** Begin **

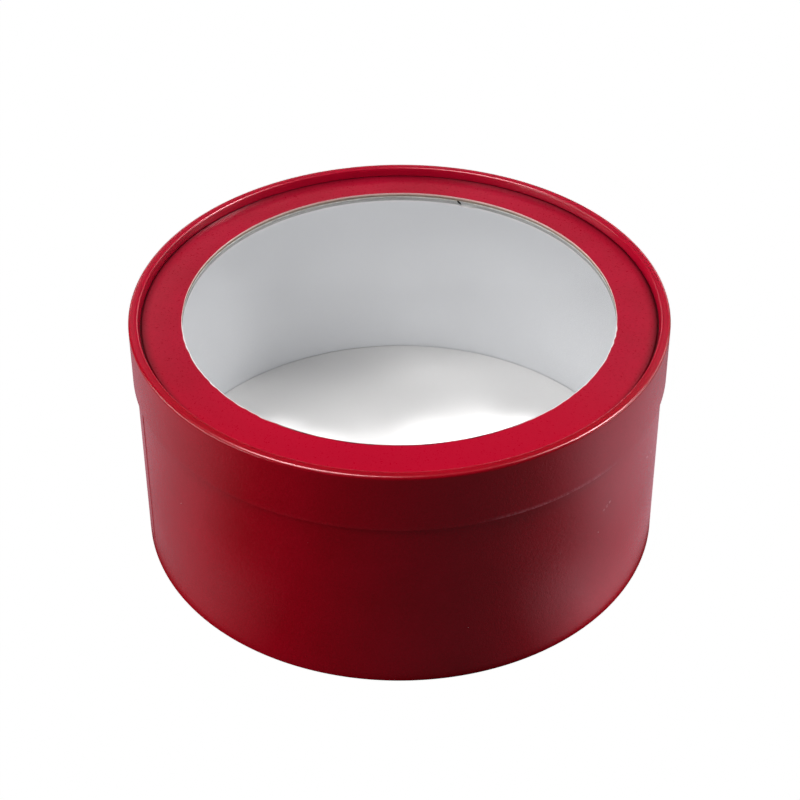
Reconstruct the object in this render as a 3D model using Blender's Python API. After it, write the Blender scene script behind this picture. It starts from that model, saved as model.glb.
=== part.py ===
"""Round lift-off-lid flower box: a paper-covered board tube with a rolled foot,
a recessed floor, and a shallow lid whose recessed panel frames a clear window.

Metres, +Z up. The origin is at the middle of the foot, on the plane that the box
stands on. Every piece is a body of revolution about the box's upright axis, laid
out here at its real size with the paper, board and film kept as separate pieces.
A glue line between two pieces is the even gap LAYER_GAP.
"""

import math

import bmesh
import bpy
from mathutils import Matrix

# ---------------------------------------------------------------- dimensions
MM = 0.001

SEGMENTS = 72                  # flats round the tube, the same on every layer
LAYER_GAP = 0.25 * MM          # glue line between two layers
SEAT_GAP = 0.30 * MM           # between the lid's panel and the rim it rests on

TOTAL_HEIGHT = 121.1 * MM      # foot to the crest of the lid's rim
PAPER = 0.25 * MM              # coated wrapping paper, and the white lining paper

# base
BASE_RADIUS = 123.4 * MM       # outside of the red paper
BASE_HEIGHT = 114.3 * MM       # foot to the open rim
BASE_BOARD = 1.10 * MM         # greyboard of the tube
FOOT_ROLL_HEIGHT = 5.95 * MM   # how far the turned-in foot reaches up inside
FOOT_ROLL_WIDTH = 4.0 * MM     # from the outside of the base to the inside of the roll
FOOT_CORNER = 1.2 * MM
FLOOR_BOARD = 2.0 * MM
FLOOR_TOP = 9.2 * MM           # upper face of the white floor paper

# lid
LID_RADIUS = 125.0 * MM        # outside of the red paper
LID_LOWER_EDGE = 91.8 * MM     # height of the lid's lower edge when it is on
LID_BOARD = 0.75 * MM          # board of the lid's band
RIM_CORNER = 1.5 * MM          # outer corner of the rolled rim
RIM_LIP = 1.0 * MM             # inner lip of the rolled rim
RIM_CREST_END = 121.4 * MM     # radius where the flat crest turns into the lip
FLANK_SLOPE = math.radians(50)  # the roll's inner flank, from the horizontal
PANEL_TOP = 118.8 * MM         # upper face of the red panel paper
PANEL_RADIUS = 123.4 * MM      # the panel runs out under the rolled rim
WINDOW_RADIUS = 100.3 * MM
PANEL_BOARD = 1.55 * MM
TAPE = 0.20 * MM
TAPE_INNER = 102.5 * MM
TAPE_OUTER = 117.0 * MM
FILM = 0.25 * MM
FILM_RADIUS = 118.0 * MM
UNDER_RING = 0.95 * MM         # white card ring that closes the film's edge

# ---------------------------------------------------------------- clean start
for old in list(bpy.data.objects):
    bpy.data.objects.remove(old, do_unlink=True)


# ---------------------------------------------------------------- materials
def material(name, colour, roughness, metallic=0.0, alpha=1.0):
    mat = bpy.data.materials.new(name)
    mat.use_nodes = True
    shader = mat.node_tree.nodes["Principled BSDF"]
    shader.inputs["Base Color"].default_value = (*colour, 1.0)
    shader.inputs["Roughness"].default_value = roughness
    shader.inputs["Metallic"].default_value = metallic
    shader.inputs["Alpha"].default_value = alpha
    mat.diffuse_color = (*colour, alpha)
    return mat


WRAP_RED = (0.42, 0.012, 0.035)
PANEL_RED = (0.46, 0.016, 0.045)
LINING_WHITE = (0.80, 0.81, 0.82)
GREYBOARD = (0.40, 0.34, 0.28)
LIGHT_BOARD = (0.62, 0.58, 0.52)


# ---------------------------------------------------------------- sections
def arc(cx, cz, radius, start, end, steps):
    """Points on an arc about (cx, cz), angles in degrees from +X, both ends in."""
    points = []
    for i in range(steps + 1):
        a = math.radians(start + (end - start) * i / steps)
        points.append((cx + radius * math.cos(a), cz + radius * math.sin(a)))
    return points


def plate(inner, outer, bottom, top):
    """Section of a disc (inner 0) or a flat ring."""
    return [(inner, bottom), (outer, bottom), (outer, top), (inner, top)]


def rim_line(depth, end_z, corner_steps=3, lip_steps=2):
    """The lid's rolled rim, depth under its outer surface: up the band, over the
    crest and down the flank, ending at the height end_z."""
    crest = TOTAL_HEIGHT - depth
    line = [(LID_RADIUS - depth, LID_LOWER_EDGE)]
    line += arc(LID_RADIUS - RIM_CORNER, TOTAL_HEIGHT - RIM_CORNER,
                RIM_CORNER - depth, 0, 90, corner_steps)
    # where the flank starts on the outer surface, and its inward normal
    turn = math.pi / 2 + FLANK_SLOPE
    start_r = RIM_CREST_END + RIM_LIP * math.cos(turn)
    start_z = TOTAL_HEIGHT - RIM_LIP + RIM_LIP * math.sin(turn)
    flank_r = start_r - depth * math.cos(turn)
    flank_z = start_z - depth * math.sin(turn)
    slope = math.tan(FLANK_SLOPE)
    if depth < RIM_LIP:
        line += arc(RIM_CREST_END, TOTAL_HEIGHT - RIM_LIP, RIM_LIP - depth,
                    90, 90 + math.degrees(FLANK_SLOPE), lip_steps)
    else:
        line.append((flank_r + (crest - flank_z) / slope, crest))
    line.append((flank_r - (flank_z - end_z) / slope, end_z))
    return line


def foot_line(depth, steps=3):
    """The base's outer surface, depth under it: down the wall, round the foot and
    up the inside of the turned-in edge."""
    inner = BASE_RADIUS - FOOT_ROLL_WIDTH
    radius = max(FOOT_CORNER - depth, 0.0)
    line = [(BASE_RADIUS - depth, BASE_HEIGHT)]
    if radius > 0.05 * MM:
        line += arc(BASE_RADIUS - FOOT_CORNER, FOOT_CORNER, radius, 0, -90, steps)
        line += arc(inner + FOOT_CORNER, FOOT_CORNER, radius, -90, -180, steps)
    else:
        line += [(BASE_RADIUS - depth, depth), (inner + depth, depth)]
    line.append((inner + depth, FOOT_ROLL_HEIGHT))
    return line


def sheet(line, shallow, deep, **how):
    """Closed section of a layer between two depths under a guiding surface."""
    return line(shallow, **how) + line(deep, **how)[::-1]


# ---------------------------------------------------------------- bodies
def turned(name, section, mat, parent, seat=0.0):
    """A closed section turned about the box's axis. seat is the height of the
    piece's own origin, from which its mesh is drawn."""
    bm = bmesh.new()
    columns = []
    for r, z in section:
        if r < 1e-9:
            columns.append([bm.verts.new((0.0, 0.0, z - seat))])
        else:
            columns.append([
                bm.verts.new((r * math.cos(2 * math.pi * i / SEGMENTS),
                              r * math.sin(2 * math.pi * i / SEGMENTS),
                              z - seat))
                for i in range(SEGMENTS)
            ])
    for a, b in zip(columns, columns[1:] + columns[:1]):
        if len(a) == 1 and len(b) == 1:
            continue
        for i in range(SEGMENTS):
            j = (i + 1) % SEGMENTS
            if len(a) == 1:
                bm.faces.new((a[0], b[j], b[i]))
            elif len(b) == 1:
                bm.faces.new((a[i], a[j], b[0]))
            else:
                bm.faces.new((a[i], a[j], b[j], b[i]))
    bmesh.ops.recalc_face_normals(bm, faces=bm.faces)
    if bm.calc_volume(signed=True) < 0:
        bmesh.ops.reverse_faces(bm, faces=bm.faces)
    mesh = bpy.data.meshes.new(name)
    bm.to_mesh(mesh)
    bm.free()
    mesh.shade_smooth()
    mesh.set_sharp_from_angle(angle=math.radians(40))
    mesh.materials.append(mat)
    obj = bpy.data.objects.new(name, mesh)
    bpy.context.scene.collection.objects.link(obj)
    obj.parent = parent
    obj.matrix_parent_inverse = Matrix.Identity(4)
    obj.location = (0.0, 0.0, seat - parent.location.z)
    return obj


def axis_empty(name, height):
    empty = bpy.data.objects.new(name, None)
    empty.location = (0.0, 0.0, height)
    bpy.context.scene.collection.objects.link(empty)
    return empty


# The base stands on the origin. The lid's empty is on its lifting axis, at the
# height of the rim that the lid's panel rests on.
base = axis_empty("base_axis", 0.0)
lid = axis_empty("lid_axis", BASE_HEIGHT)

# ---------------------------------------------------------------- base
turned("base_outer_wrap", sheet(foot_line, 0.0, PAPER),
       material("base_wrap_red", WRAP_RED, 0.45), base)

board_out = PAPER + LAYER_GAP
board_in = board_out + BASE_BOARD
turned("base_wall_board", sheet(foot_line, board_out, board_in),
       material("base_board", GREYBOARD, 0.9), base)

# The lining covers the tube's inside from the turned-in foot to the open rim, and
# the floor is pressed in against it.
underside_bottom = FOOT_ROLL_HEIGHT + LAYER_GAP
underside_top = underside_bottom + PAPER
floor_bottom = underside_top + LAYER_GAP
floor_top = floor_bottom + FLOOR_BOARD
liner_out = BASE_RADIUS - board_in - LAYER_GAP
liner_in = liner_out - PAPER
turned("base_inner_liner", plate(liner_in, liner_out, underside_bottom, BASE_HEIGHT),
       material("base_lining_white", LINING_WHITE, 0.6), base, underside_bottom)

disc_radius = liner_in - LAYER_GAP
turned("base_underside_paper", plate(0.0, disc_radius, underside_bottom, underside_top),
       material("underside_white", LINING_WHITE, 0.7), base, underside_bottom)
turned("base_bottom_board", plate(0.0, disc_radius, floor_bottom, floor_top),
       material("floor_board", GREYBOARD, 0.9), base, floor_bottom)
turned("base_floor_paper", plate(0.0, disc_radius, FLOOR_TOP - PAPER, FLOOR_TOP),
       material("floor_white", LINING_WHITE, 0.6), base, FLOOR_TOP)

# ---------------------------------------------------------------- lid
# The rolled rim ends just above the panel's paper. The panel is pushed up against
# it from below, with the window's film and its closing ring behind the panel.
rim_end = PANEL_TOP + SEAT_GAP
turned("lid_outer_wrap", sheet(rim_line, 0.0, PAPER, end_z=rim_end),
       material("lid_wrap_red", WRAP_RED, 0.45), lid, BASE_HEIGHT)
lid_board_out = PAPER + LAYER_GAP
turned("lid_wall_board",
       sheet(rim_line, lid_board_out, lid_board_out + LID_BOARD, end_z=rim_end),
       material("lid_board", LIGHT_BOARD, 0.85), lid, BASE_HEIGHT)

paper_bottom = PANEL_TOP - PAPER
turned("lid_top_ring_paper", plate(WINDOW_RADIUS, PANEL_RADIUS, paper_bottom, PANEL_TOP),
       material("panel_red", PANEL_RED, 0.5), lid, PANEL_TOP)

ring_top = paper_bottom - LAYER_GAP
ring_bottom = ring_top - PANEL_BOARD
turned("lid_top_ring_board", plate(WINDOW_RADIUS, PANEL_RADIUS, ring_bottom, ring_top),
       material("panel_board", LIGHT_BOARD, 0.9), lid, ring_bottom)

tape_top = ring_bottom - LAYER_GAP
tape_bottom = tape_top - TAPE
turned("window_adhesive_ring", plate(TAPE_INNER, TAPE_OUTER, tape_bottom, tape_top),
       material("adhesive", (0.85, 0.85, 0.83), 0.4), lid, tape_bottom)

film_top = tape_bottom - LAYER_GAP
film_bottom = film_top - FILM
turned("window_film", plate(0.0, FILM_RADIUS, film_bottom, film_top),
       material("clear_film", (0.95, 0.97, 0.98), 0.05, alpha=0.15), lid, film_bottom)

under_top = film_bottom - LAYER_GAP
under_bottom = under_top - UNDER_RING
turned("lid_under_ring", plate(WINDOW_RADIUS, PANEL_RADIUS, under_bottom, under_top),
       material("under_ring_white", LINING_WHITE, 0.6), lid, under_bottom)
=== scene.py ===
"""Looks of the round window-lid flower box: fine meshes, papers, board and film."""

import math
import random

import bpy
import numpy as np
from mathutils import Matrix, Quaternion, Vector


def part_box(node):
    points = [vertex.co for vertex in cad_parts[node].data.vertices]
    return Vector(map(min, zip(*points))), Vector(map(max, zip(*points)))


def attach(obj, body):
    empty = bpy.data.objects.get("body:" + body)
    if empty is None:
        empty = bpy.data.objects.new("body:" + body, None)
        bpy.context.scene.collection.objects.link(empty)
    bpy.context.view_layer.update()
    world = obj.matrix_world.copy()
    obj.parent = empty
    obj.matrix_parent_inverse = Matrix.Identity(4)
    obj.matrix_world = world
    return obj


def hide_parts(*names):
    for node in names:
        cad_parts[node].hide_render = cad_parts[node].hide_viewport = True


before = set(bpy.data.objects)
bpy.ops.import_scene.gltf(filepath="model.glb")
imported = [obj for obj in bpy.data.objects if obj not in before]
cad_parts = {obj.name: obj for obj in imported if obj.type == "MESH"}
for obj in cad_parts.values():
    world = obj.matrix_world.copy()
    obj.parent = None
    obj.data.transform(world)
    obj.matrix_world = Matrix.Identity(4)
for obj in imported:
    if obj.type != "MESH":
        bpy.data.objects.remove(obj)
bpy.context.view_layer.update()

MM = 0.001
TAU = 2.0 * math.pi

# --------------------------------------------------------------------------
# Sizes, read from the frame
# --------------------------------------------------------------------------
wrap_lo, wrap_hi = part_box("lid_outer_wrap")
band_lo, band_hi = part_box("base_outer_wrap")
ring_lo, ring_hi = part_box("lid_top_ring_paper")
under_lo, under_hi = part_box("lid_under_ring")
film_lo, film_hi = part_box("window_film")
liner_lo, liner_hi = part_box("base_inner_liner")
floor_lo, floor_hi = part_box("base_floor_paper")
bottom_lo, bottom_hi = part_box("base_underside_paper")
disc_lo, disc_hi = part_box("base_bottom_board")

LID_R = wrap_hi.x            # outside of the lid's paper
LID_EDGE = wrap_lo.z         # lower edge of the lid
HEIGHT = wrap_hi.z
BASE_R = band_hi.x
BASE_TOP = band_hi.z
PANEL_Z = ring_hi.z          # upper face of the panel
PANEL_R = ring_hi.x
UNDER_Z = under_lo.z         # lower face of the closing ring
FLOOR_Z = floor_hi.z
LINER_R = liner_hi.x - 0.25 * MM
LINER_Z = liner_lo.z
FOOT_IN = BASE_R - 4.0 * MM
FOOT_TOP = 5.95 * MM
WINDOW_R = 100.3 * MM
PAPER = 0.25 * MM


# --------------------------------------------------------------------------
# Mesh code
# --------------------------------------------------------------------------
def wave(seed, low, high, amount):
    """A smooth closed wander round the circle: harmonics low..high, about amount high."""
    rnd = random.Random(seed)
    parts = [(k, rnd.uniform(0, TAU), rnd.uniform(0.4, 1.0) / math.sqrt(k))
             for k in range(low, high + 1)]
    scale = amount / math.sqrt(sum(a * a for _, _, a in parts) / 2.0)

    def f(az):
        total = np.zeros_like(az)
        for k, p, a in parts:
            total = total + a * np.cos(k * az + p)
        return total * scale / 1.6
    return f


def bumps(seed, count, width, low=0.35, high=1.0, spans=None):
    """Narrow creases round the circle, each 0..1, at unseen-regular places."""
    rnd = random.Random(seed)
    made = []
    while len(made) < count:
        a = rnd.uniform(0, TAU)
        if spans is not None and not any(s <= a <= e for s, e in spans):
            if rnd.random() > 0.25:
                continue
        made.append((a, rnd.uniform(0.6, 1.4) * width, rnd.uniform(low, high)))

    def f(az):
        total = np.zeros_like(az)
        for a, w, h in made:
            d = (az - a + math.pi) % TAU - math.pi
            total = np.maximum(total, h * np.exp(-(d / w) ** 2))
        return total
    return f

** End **

#### [Description of the task]
Each line from the line containing "film_top = tape_bottom - LAYER_GAP" through the line containing "before = set(bpy.data.objects)" is to be transcribed exactly, and no other line.

#### [Result for this exercise]
film_top = tape_bottom - LAYER_GAP
film_bottom = film_top - FILM
turned("window_film", plate(0.0, FILM_RADIUS, film_bottom, film_top),
       material("clear_film", (0.95, 0.97, 0.98), 0.05, alpha=0.15), lid, film_bottom)

under_top = film_bottom - LAYER_GAP
under_bottom = under_top - UNDER_RING
turned("lid_under_ring", plate(WINDOW_RADIUS, PANEL_RADIUS, under_bottom, under_top),
       material("under_ring_white", LINING_WHITE, 0.6), lid, under_bottom)
=== scene.py ===
"""Looks of the round window-lid flower box: fine meshes, papers, board and film."""

import math
import random

import bpy
import numpy as np
from mathutils import Matrix, Quaternion, Vector


def part_box(node):
    points = [vertex.co for vertex in cad_parts[node].data.vertices]
    return Vector(map(min, zip(*points))), Vector(map(max, zip(*points)))


def attach(obj, body):
    empty = bpy.data.objects.get("body:" + body)
    if empty is None:
        empty = bpy.data.objects.new("body:" + body, None)
        bpy.context.scene.collection.objects.link(empty)
    bpy.context.view_layer.update()
    world = obj.matrix_world.copy()
    obj.parent = empty
    obj.matrix_parent_inverse = Matrix.Identity(4)
    obj.matrix_world = world
    return obj


def hide_parts(*names):
    for node in names:
        cad_parts[node].hide_render = cad_parts[node].hide_viewport = True


before = set(bpy.data.objects)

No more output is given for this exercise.